>> BEGIN Source excerpt

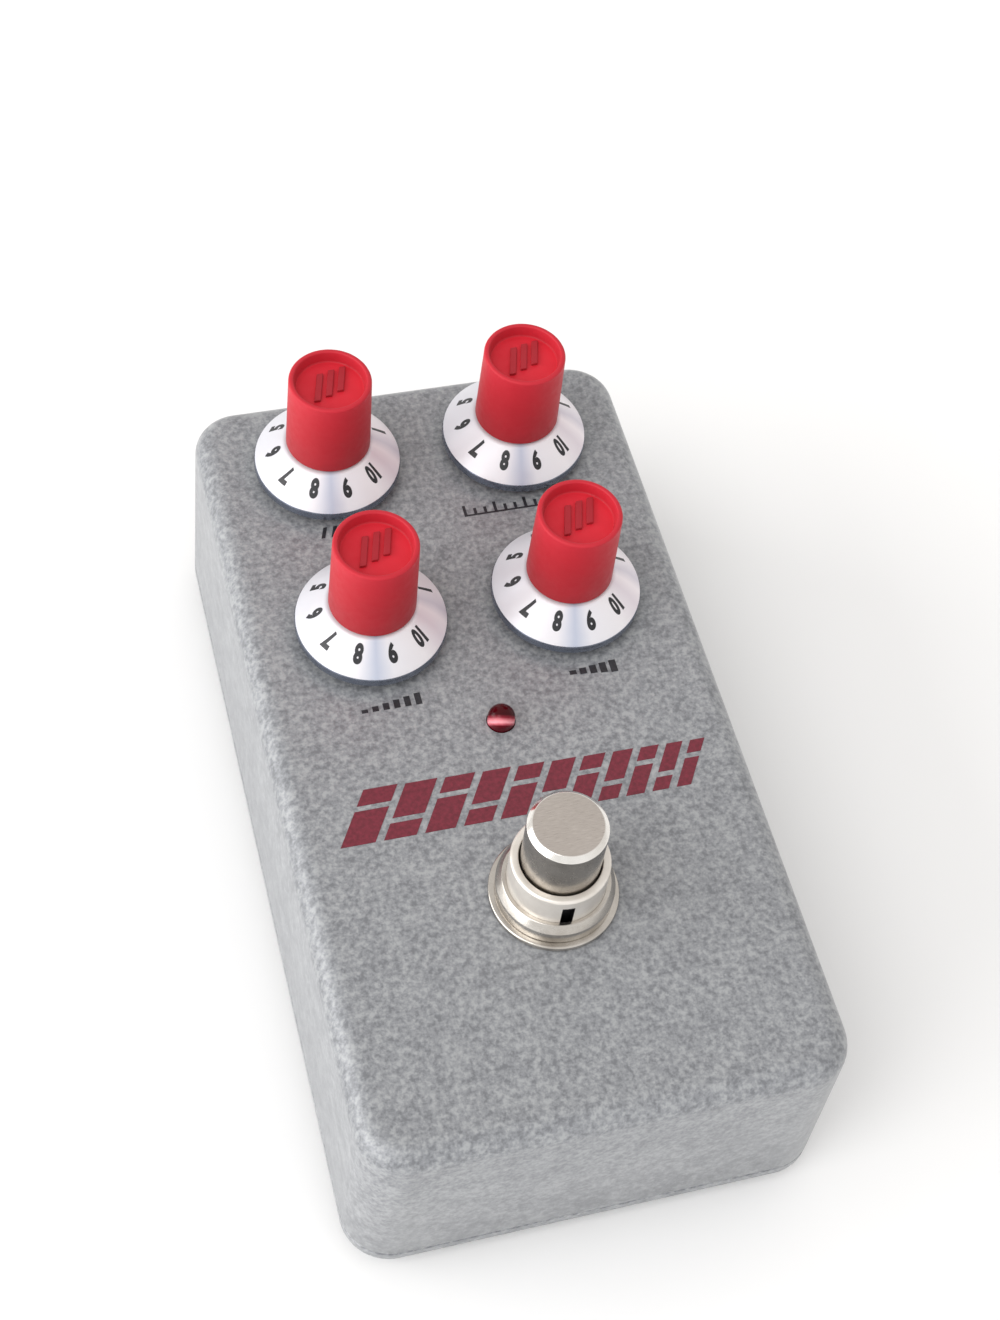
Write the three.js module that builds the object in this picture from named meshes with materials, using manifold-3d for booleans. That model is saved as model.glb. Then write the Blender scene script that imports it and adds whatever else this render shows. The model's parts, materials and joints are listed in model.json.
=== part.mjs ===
// Guitar effects pedal: a die-cast box with four skirted knobs on potentiometers, an indicator lamp,
// a foot switch, two 6.35 mm jacks and a power socket on the rear wall, circuit boards inside,
// and a screwed bottom cover on four rubber feet.
//
// Millimetres, +Z up, +Y towards the jack end, +X to the player's right.
// Every piece is drawn in the panel frame (x = 0 on the centreline, y = 0 midway between the two knob
// rows, z = 0 on the outside of the top panel); the exported group lifts that frame so that the origin
// lies under the middle of the whole pedal, on the surface that it stands on.
import * as THREE from "three";
import { mergeVertices } from "three/addons/utils/BufferGeometryUtils.js";
import Module from "manifold-3d";

const wasm = await Module();
wasm.setup();

// ---------------------------------------------------------------- driving dimensions
const HALF_W = 29.6; // half width of the box at the top panel
const Y_BACK = 26.3; // rear edge of the box at the top panel
const Y_FRONT = -84.7; // front edge of the box at the top panel
const SHELL_H = 28.0; // height of the cast shell
const WALL = 2.0; // side wall thickness
const PANEL = 2.2; // top panel thickness
const EDGE_R = 2.8; // rounding between the panel and the walls
const CORNER_R = 6.0; // plan radius of the corners
const DRAFT_X = 0.85; // how far each side wall leans out over the shell height
const DRAFT_Y = 0.4; // the same for the end walls
const COVER_GAP = 0.2; // joint line between shell and cover
const COVER_T = 1.9; // bottom cover thickness
const FOOT_H = 2.6; // rubber foot height below the cover
const FOOT_R = 5.5;
const FOOT_X = 19.0;
const FOOT_Y = [11.5, -69.9];
const BOSS_R = 3.3; // screw bosses in the shell's corners
const BOSS_X = 24.3;
const BOSS_Y = [21.0, -79.4];

const KNOB_X = 13.0; // knobs stand at +-KNOB_X, +-KNOB_Y
const KNOB_Y = 13.36;
const SKIRT_R = 9.8; // printed conical skirt
const SKIRT_Z0 = 1.3;
const SKIRT_Z1 = 2.45;
const CAP_R0 = 5.6; // grip, at its foot
const CAP_R1 = 5.37; // grip, at its top
const CAP_Z0 = 6.1;
const CAP_Z1 = 18.1;
const CAP_RECESS = 1.6; // depth of the dished top
const SHAFT_R = 3.0; // 6 mm potentiometer shaft
const POT_BUSH_R = 3.5; // M7 bush

const LED_Y = -30.3;
const LED_R = 1.75;
const LED_RIM = 0.85; // where the lens stops being straight and starts to round over

const SWITCH_Y = -55.1;
const SWITCH_BUSH_R = 6.0; // M12 bush
const SWITCH_BORE_R = 4.95;
const SWITCH_TOP = 8.6; // top of the bush
const BUTTON_R = 4.8;
const BUTTON_TOP = 16.6;

const JACK_X = 13.2; // 6.35 mm jacks at +-JACK_X
const JACK_Z = -17.9;
const JACK_BUSH_R = 4.6;
const JACK_BORE_R = 3.2;
const JACK_END = 31.3; // outer end of the jack bush
const BOARD_Z0 = -11.4; // main board
const BOARD_Z1 = -9.8;

const Y_MID = (Y_BACK + Y_FRONT) / 2;
const HALF_L = (Y_BACK - Y_FRONT) / 2;
const COVER_Z1 = -SHELL_H - COVER_GAP;
const COVER_Z0 = COVER_Z1 - COVER_T;
const FLOOR = COVER_Z0 - FOOT_H;
const Y_SHIFT = -(JACK_END + Y_FRONT - DRAFT_Y) / 2;

// ---------------------------------------------------------------- solids
const indexed = (geometry) => {
  const bare = new THREE.BufferGeometry().setAttribute(
    "position",
    (geometry.index ? geometry.toNonIndexed() : geometry).getAttribute("position"),
  );
  const merged = mergeVertices(bare, 1e-4);
  const kept = [];
  const index = merged.index.array;
  for (let i = 0; i < index.length; i += 3) {
    const [a, b, c] = [index[i], index[i + 1], index[i + 2]];
    if (a !== b && b !== c && c !== a) kept.push(a, b, c);
  }
  return [new Float32Array(merged.attributes.position.array), new Uint32Array(kept)];
};

const solid = (geometry) => {
  const [vertProperties, triVerts] = indexed(geometry);
  const make = () => new wasm.Manifold(new wasm.Mesh({ numProp: 3, vertProperties, triVerts }));
  let made = make();
  if (made.volume() < 0) {
    for (let i = 0; i < triVerts.length; i += 3)
      [triVerts[i + 1], triVerts[i + 2]] = [triVerts[i + 2], triVerts[i + 1]];
    made = make();
  }
  return made;
};

const geometryOf = (made) => {
  const m = made.getMesh();
  const v = new Float32Array(m.numVert * 3);
  for (let i = 0; i < m.numVert; i++)
    v.set(m.vertProperties.subarray(i * m.numProp, i * m.numProp + 3), i * 3);
  const g = new THREE.BufferGeometry()
    .setAttribute("position", new THREE.BufferAttribute(v, 3))
    .setIndex(new THREE.BufferAttribute(new Uint32Array(m.triVerts), 1))
    .toNonIndexed();
  g.computeVertexNormals();
  return g;
};

// A turned piece: its profile is [radius, z] points, closed on itself or on the axis.
const turned = (profile, segments = 32, ring = true) => {
  const points = profile.map(([r, z]) => new THREE.Vector2(r, z));
  if (ring) points.push(points[0].clone());
  return solid(new THREE.LatheGeometry(points, segments).rotateX(Math.PI / 2));
};
const rod = (r, z0, z1, segments = 24) =>
  solid(
    new THREE.CylinderGeometry(r, r, z1 - z0, segments)
      .rotateX(Math.PI / 2)
      .translate(0, 0, (z0 + z1) / 2),
  );
const block = (x0, x1, y0, y1, z0, z1) =>
  solid(
    new THREE.BoxGeometry(x1 - x0, y1 - y0, z1 - z0).translate(
      (x0 + x1) / 2,
      (y0 + y1) / 2,
      (z0 + z1) / 2,
    ),
  );
const at = (made, x, y, z = 0) => made.translate([x, y, z]);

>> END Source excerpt

Write out the listing once more, matching it exactly.

Correct response =>
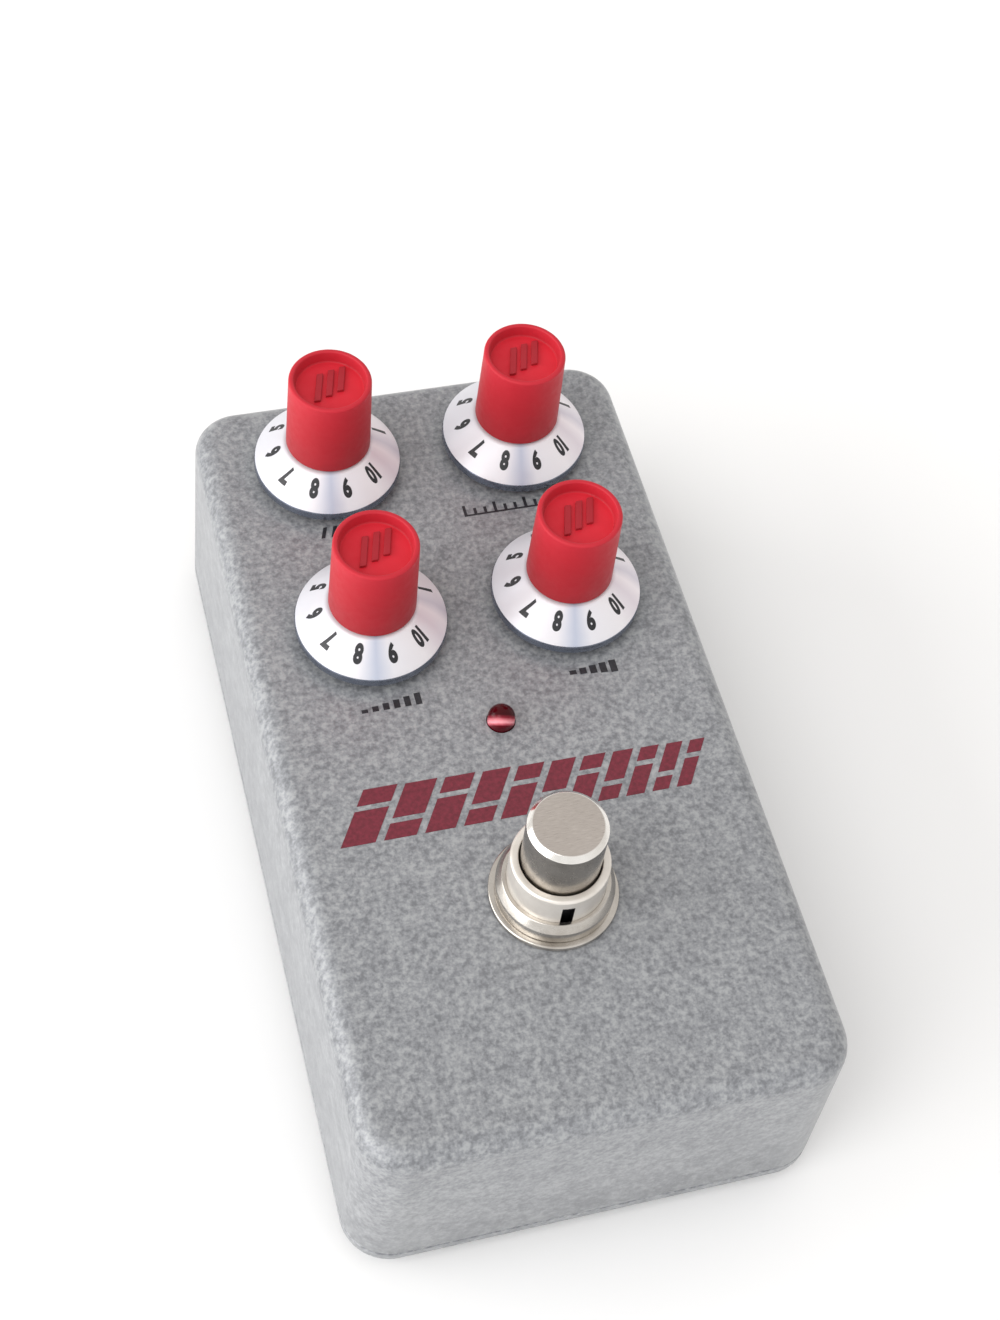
Write the three.js module that builds the object in this picture from named meshes with materials, using manifold-3d for booleans. That model is saved as model.glb. Then write the Blender scene script that imports it and adds whatever else this render shows. The model's parts, materials and joints are listed in model.json.
=== part.mjs ===
// Guitar effects pedal: a die-cast box with four skirted knobs on potentiometers, an indicator lamp,
// a foot switch, two 6.35 mm jacks and a power socket on the rear wall, circuit boards inside,
// and a screwed bottom cover on four rubber feet.
//
// Millimetres, +Z up, +Y towards the jack end, +X to the player's right.
// Every piece is drawn in the panel frame (x = 0 on the centreline, y = 0 midway between the two knob
// rows, z = 0 on the outside of the top panel); the exported group lifts that frame so that the origin
// lies under the middle of the whole pedal, on the surface that it stands on.
import * as THREE from "three";
import { mergeVertices } from "three/addons/utils/BufferGeometryUtils.js";
import Module from "manifold-3d";

const wasm = await Module();
wasm.setup();

// ---------------------------------------------------------------- driving dimensions
const HALF_W = 29.6; // half width of the box at the top panel
const Y_BACK = 26.3; // rear edge of the box at the top panel
const Y_FRONT = -84.7; // front edge of the box at the top panel
const SHELL_H = 28.0; // height of the cast shell
const WALL = 2.0; // side wall thickness
const PANEL = 2.2; // top panel thickness
const EDGE_R = 2.8; // rounding between the panel and the walls
const CORNER_R = 6.0; // plan radius of the corners
const DRAFT_X = 0.85; // how far each side wall leans out over the shell height
const DRAFT_Y = 0.4; // the same for the end walls
const COVER_GAP = 0.2; // joint line between shell and cover
const COVER_T = 1.9; // bottom cover thickness
const FOOT_H = 2.6; // rubber foot height below the cover
const FOOT_R = 5.5;
const FOOT_X = 19.0;
const FOOT_Y = [11.5, -69.9];
const BOSS_R = 3.3; // screw bosses in the shell's corners
const BOSS_X = 24.3;
const BOSS_Y = [21.0, -79.4];

const KNOB_X = 13.0; // knobs stand at +-KNOB_X, +-KNOB_Y
const KNOB_Y = 13.36;
const SKIRT_R = 9.8; // printed conical skirt
const SKIRT_Z0 = 1.3;
const SKIRT_Z1 = 2.45;
const CAP_R0 = 5.6; // grip, at its foot
const CAP_R1 = 5.37; // grip, at its top
const CAP_Z0 = 6.1;
const CAP_Z1 = 18.1;
const CAP_RECESS = 1.6; // depth of the dished top
const SHAFT_R = 3.0; // 6 mm potentiometer shaft
const POT_BUSH_R = 3.5; // M7 bush

const LED_Y = -30.3;
const LED_R = 1.75;
const LED_RIM = 0.85; // where the lens stops being straight and starts to round over

const SWITCH_Y = -55.1;
const SWITCH_BUSH_R = 6.0; // M12 bush
const SWITCH_BORE_R = 4.95;
const SWITCH_TOP = 8.6; // top of the bush
const BUTTON_R = 4.8;
const BUTTON_TOP = 16.6;

const JACK_X = 13.2; // 6.35 mm jacks at +-JACK_X
const JACK_Z = -17.9;
const JACK_BUSH_R = 4.6;
const JACK_BORE_R = 3.2;
const JACK_END = 31.3; // outer end of the jack bush
const BOARD_Z0 = -11.4; // main board
const BOARD_Z1 = -9.8;

const Y_MID = (Y_BACK + Y_FRONT) / 2;
const HALF_L = (Y_BACK - Y_FRONT) / 2;
const COVER_Z1 = -SHELL_H - COVER_GAP;
const COVER_Z0 = COVER_Z1 - COVER_T;
const FLOOR = COVER_Z0 - FOOT_H;
const Y_SHIFT = -(JACK_END + Y_FRONT - DRAFT_Y) / 2;

// ---------------------------------------------------------------- solids
const indexed = (geometry) => {
  const bare = new THREE.BufferGeometry().setAttribute(
    "position",
    (geometry.index ? geometry.toNonIndexed() : geometry).getAttribute("position"),
  );
  const merged = mergeVertices(bare, 1e-4);
  const kept = [];
  const index = merged.index.array;
  for (let i = 0; i < index.length; i += 3) {
    const [a, b, c] = [index[i], index[i + 1], index[i + 2]];
    if (a !== b && b !== c && c !== a) kept.push(a, b, c);
  }
  return [new Float32Array(merged.attributes.position.array), new Uint32Array(kept)];
};

const solid = (geometry) => {
  const [vertProperties, triVerts] = indexed(geometry);
  const make = () => new wasm.Manifold(new wasm.Mesh({ numProp: 3, vertProperties, triVerts }));
  let made = make();
  if (made.volume() < 0) {
    for (let i = 0; i < triVerts.length; i += 3)
      [triVerts[i + 1], triVerts[i + 2]] = [triVerts[i + 2], triVerts[i + 1]];
    made = make();
  }
  return made;
};

const geometryOf = (made) => {
  const m = made.getMesh();
  const v = new Float32Array(m.numVert * 3);
  for (let i = 0; i < m.numVert; i++)
    v.set(m.vertProperties.subarray(i * m.numProp, i * m.numProp + 3), i * 3);
  const g = new THREE.BufferGeometry()
    .setAttribute("position", new THREE.BufferAttribute(v, 3))
    .setIndex(new THREE.BufferAttribute(new Uint32Array(m.triVerts), 1))
    .toNonIndexed();
  g.computeVertexNormals();
  return g;
};

// A turned piece: its profile is [radius, z] points, closed on itself or on the axis.
const turned = (profile, segments = 32, ring = true) => {
  const points = profile.map(([r, z]) => new THREE.Vector2(r, z));
  if (ring) points.push(points[0].clone());
  return solid(new THREE.LatheGeometry(points, segments).rotateX(Math.PI / 2));
};
const rod = (r, z0, z1, segments = 24) =>
  solid(
    new THREE.CylinderGeometry(r, r, z1 - z0, segments)
      .rotateX(Math.PI / 2)
      .translate(0, 0, (z0 + z1) / 2),
  );
const block = (x0, x1, y0, y1, z0, z1) =>
  solid(
    new THREE.BoxGeometry(x1 - x0, y1 - y0, z1 - z0).translate(
      (x0 + x1) / 2,
      (y0 + y1) / 2,
      (z0 + z1) / 2,
    ),
  );
const at = (made, x, y, z = 0) => made.translate([x, y, z]);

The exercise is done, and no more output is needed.